Compositionality Beyond Chunking: There is ongoing research to design circuit architectures that support inter-chunk entanglement and richer grammatical compositionality, including quantum buses and fusion layers, bypassing the need for independent chunk circuits (Sakuma, 24 Nov 2025).
Computational Overheads: Density-matrix and phase-augmented models incur $O(D^2)$ computational cost (where $D$ is the embedding dimension), challenging their application to large vocabularies or long documents (Liu et al., 2023).
Phase Initialization and Training: Stably learning complex-valued phases and sentiment-sensitive projectors requires more data and refined optimization techniques; principled methods for initializing and regularizing phase parameters are open problems (Li et al., 2018).
Integration of Fuzzy and Probabilistic Logic: Approaches blending quantum encodings with fuzzy membership functions have demonstrated robust empirical performance, but require further formalization on the link between fuzzy partitioning and quantum measurement (Dave et al., 2024).

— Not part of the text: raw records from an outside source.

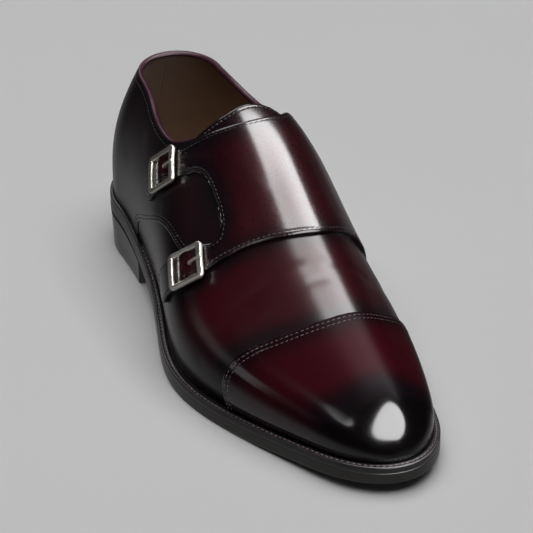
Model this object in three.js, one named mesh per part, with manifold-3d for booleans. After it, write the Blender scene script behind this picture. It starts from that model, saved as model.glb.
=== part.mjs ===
// Double monk strap shoe, right foot: toe towards -Y, inner (medial) side towards +X, floor at z = 0.
// Every curved piece is worked out from one last: a table of sections, bent round the heel at the back.
import * as THREE from "three";
import { mergeVertices } from "three/addons/utils/BufferGeometryUtils.js";
import Module from "manifold-3d";

// ---- Driving dimensions (millimetres) ----
const gap = 0.3; // between pieces that meet
const wall = 2.0; // upper leather with its lining
const capThickness = 1.0;
const flapThickness = 1.8;
const tongueThickness = 1.8;
const tongueClearance = 0.6; // under the upper
const weltThickness = 3.0;
const outsoleThickness = 5.2;
const insoleRise = 2.0; // insole above the welt's top face
const insoleClearance = 0.4;
const heelTaper = 1.2; // how much the top piece is smaller than the seat
const cutReach = 1.5; // how far a cutter passes the leather on each side
const cutTop = 150; // top of the collar's cutter
const cutWidth = 160;
const lengthMiddle = 145.7; // distance from the heel's zero to the shoe's middle
const widthMiddle = -4.15;

// The last, one row for each section from heel to toe. s: distance from the back of the heel; axis: middle
// of the section; foot: height of the feather edge; footLat/footMed: half widths at the feather;
// wideLat/wideMed: at the widest; top: height of the ridge; ridge: its sideways place; shoulder: height
// share of the shoulder; full: its width share; margin: how far welt and sole stand out past the upper.
const sections = [
  { s: 38, axis: 0, foot: 30.3, footLat: 33, footMed: 31.5, wideLat: 33.5, wideMed: 33.5, top: 121,
    ridge: 0, shoulderLat: 0.78, shoulderMed: 0.78, fullLat: 0.56, fullMed: 0.56, margin: 2.6 },
  { s: 75, axis: 0, foot: 24, footLat: 34.5, footMed: 28, wideLat: 36, wideMed: 37.5, top: 119,
    ridge: 2, shoulderLat: 0.78, shoulderMed: 0.8, fullLat: 0.6, fullMed: 0.66, margin: 2.6 },
  { s: 110, axis: 0, foot: 17, footLat: 38.5, footMed: 24, wideLat: 41.5, wideMed: 44, top: 113,
    ridge: 4, shoulderLat: 0.72, shoulderMed: 0.8, fullLat: 0.62, fullMed: 0.78, margin: 3.8 },
  { s: 140, axis: 0, foot: 11.5, footLat: 45, footMed: 26, wideLat: 48, wideMed: 46.5, top: 101,
    ridge: 6, shoulderLat: 0.68, shoulderMed: 0.76, fullLat: 0.62, fullMed: 0.76, margin: 5 },
  { s: 170, axis: 0, foot: 8.9, footLat: 50.5, footMed: 33, wideLat: 53, wideMed: 47.5, top: 85,
    ridge: 7, shoulderLat: 0.66, shoulderMed: 0.72, fullLat: 0.62, fullMed: 0.7, margin: 5.5 },
  { s: 200, axis: 0, foot: 8.5, footLat: 47, footMed: 38.5, wideLat: 50, wideMed: 47, top: 69.5,
    ridge: 7.5, shoulderLat: 0.67, shoulderMed: 0.7, fullLat: 0.62, fullMed: 0.66, margin: 5.5 },
  { s: 230, axis: 1, foot: 9.4, footLat: 37, footMed: 37.5, wideLat: 40.5, wideMed: 41.5, top: 55.5,
    ridge: 8, shoulderLat: 0.7, shoulderMed: 0.7, fullLat: 0.62, fullMed: 0.64, margin: 5.5 },
  { s: 258, axis: 3, foot: 11.4, footLat: 26.5, footMed: 30, wideLat: 29.5, wideMed: 32, top: 44,
    ridge: 7.5, shoulderLat: 0.74, shoulderMed: 0.74, fullLat: 0.62, fullMed: 0.62, margin: 5.5 },
  { s: 280, axis: 5, foot: 13.6, footLat: 16.5, footMed: 18, wideLat: 18.5, wideMed: 19.5, top: 33,
    ridge: 6.8, shoulderLat: 0.76, shoulderMed: 0.76, fullLat: 0.62, fullMed: 0.62, margin: 5.5 },
  { s: 290, axis: 6.4, foot: 14.6, footLat: 0, footMed: 0, wideLat: 0, wideMed: 0, top: 14.6,
    ridge: 6.4, shoulderLat: 0.76, shoulderMed: 0.76, fullLat: 0.62, fullMed: 0.62, margin: 5.5 },
];
const lowShare = 0.16; // height share where the side is first at its widest
const midShare = 0.42; // height share where it starts to turn in
const heelBack = { foot: 39.5, wide: 41, lean: 7, full: 0.62 }; // back of the heel behind the first section
const toeEnd = sections.length; // stations run 0..1 round the heel and 1..toeEnd along the foot

// Side view of the collar's edge.
const collar = [
  { s: -12, z: 101 }, { s: 8, z: 100.5 }, { s: 30, z: 99 }, { s: 50, z: 96.5 }, { s: 64, z: 92.5 },
  { s: 77, z: 89.5 }, { s: 90, z: 88.5 }, { s: 99, z: 90 }, { s: 108, z: 94.5 }, { s: 114, z: 101 },
  { s: 118, z: 110 },
];
const throat = { from: 0.43, to: 0.57, back: 100, front: 166 };
const tongue = { from: 0.35, to: 0.65, back: 115, front: 176, rounding: 5 };

// The flap across the instep and its two straps: its edges for each place across, 0 lateral to 1 medial.
const flapEdges = [
  { across: 0.25, back: 92.5, front: 168 }, { across: 0.327, back: 105, front: 172 },
  { across: 0.39, back: 114.5, front: 178 }, { across: 0.45, back: 123, front: 184.5 },
  { across: 0.51, back: 126.5, front: 188 }, { across: 0.577, back: 121, front: 185 },
  { across: 0.64, back: 109, front: 178 }, { across: 0.71, back: 98, front: 170.5 },
  { across: 0.78, back: 97, front: 166 }, { across: 0.86, back: 108, front: 161 },
  { across: 0.92, back: 130, front: 150 },
];
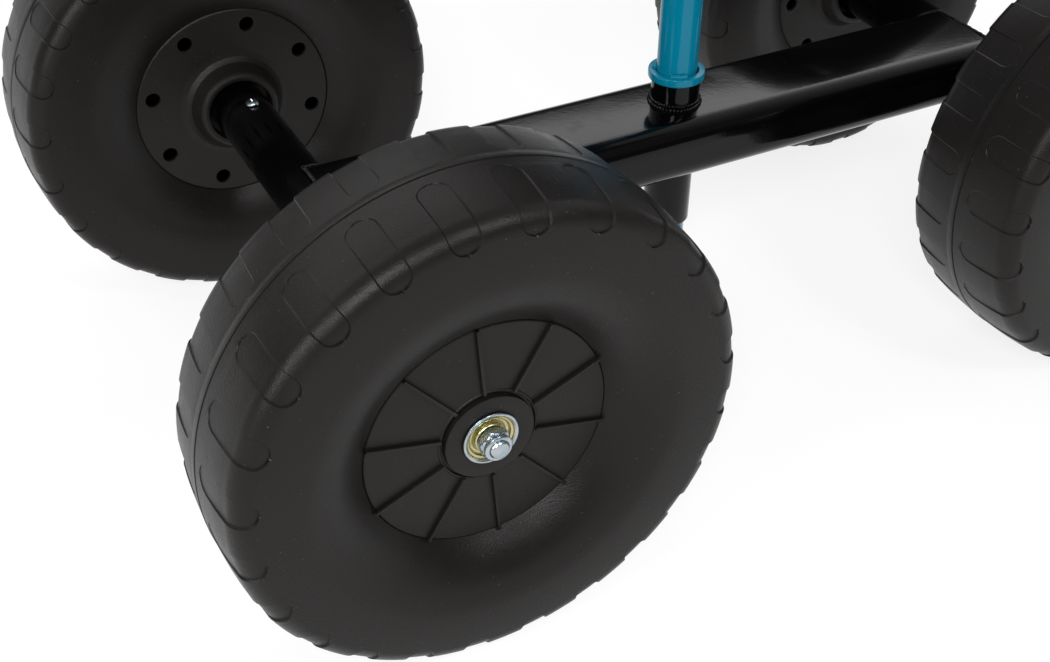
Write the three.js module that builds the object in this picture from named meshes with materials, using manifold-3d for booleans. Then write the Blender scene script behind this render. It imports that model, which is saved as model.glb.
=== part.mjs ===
/**
 * Garden hose reel cart: a four-wheeled H-shaped chassis whose central socket carries a swivelling
 * hose drum with a crank and a folding pull handle.
 *
 * Millimetres. +X is the travel direction, +Y is the cart's left side, +Z is up. The origin is on the
 * ground under the middle of the chassis.
 */
import * as THREE from 'three';
import { mergeVertices } from 'three/addons/utils/BufferGeometryUtils.js';
import Module from 'manifold-3d';

const wasm = await Module();
wasm.setup();

// ---- driving dimensions -------------------------------------------------------------------------
const GAP = 0.3; // between pieces that touch
const WHEELBASE = 563;
const TRACK = { rear: 440, front: 362 }; // between the wheels' middle planes

const WHEEL = {
  radius: 160,
  halfWidth: 53,
  shoulderRadius: 156,
  shoulderOffset: 42,
  wall: 4,
  discRadius: 75,
  boreGap: 1.2, // between the tyre's lip and the hub plates
  outerDiscOffset: 30.5,
  innerDiscOffset: 35.5,
  segments: 24,
};
const HUB = {
  plate: 3,
  boss: 28,
  barrel: 20,
  bearingSeat: 14.6,
  seatDepth: 22,
  ribs: 10,
  ribWidth: 2.2,
  ribHeight: 3,
  holes: 8,
  holeRadius: 6,
  holeCircle: 64,
  segments: 20,
};
const BEARING = { flange: 17.4, flangeThickness: 1.6, cup: 14.3, depth: 11, bore: 6.3, segments: 12 };
const STUD = { radius: 6, end: 47, plug: 18.2, plugLength: 66, shoulder: 8.5 };
const NUT = { acrossFlats: 18, height: 9.6 };

const AXLE_TUBE = { radius: 21, bore: 18.6, endOffset: 44 }; // endOffset is from the wheel's middle plane
const SCREW = { offset: 82, head: 5, headHeight: 2.6, shank: 2.2, length: 12 };
const BEAM = { width: 86, height: 46, corner: 16, wall: 3 };
const SOCKET = { radius: 18, bore: 15.5, below: 78, above: 43 }; // heights are from the axle line
const POST = { radius: 15, bore: 13, below: 93 };
const COLLAR = { radius: 21, thickness: 6 };
const POST_PIN = { radius: 2.5, halfLength: 20, below: 85 };

const CRADLE = { radius: 14, bore: 12, halfSpan: 150, bottom: 360, top: 515, bend: 60 };
const DRUM = { centre: 550, radius: 165, halfWidth: 112, flange: 8, core: 60, coreWall: 3, web: 3, windows: 6 };
const DRUM_AXLE = { radius: 10, bore: 7, crankEnd: 186, inletEnd: 176 };
const HEAD = { eye: 26, sleeve: 19, halfThickness: 17, bottom: 478, seat: 516 };
const CRANK = { inner: 172, thickness: 6, halfWidth: 12.5, throw: 130 };
const CRANK_GRIP = { radius: 14, start: 182, end: 266 };
const INLET = { radius: 15, end: 206, drop: 45, bendAt: 192, stem: 10.5 };
const HANDLE = { radius: 11, bore: 9.4, pivotX: 52, pivotZ: 442, below: 16, length: 545, bend: 60, lean: 4 };
const HANDLE_GRIP = { radius: 16, halfLength: 85 };
const BRACKET = { thickness: 4, radius: 17 };
const BOLT = { radius: 4, head: 7.5, headHeight: 5 };

// ---- finishes -----------------------------------------------------------------------------------
const finish = (color, roughness, metalness = 0) => new THREE.MeshStandardMaterial({ color, roughness, metalness });
const BLACK_COAT = finish(0x0b0b0c, 0.2, 0.1);
const TURQUOISE_COAT = finish(0x0a86a3, 0.3, 0.1);
const TYRE_PLASTIC = finish(0x2b2a29, 0.65);
const HUB_PLASTIC = finish(0x1c1c1c, 0.55);
const DRUM_PLASTIC = finish(0x202123, 0.5);
const FOAM = finish(0x161617, 0.9);
const ZINC = finish(0xc9cdd2, 0.3, 1);
const YELLOW_ZINC = finish(0xcdbb74, 0.35, 1);
const BRASS = finish(0xb9924a, 0.3, 1);

// ---- solids -------------------------------------------------------------------------------------
/** Turns a closed three.js geometry into a manifold solid. */
function solid(geometry) {
  const bare = geometry.index ? geometry.clone() : geometry;
  bare.deleteAttribute('normal');
  bare.deleteAttribute('uv');
  const merged = mergeVertices(bare, 1e-3);
  return new wasm.Manifold(
    new wasm.Mesh({
      numProp: 3,
      vertProperties: new Float32Array(merged.attributes.position.array),
      triVerts: new Uint32Array(merged.index.array),
    }),
  );
}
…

Interpretability vs. Expressivity: While quantum axes, phases, and entanglement facilitate interpretability, increasing circuit complexity or neural depth risks loss of transparency. Balancing expressive quantum representations with anathematization of “black-box” behavior is an active area of investigation (Chen et al., 31 Oct 2025, Li et al., 2024).

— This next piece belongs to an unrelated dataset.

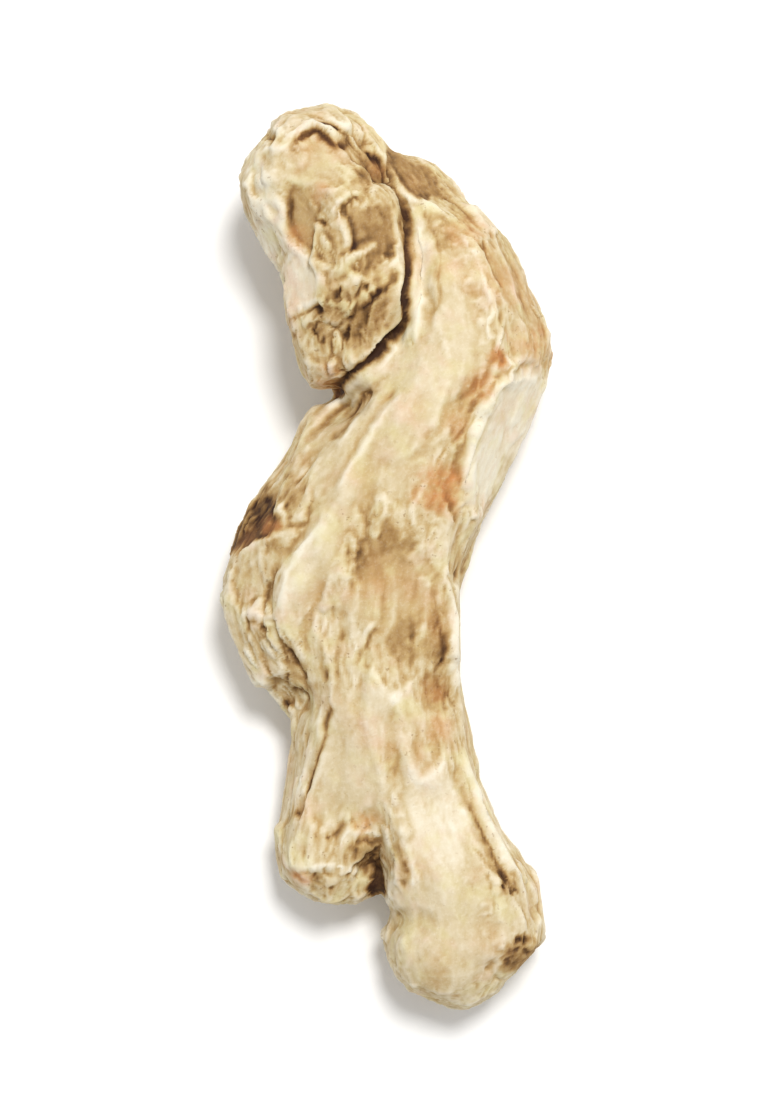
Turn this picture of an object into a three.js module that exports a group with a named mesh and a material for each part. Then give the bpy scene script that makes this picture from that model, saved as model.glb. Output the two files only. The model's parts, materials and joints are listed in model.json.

Hardware Validation: While most results are simulation-based, there is increasing focus on running sentiment pipelines on near-term quantum devices, with attention to measurement error mitigation and dynamic circuit adaptation (Sakuma, 24 Nov 2025).

These research directions suggest a convergent movement toward unified, physically inspired, interpretable, and hardware-compatible frameworks for extracting and analyzing sentiment from complex, structured, high-volume textual and multimodal data.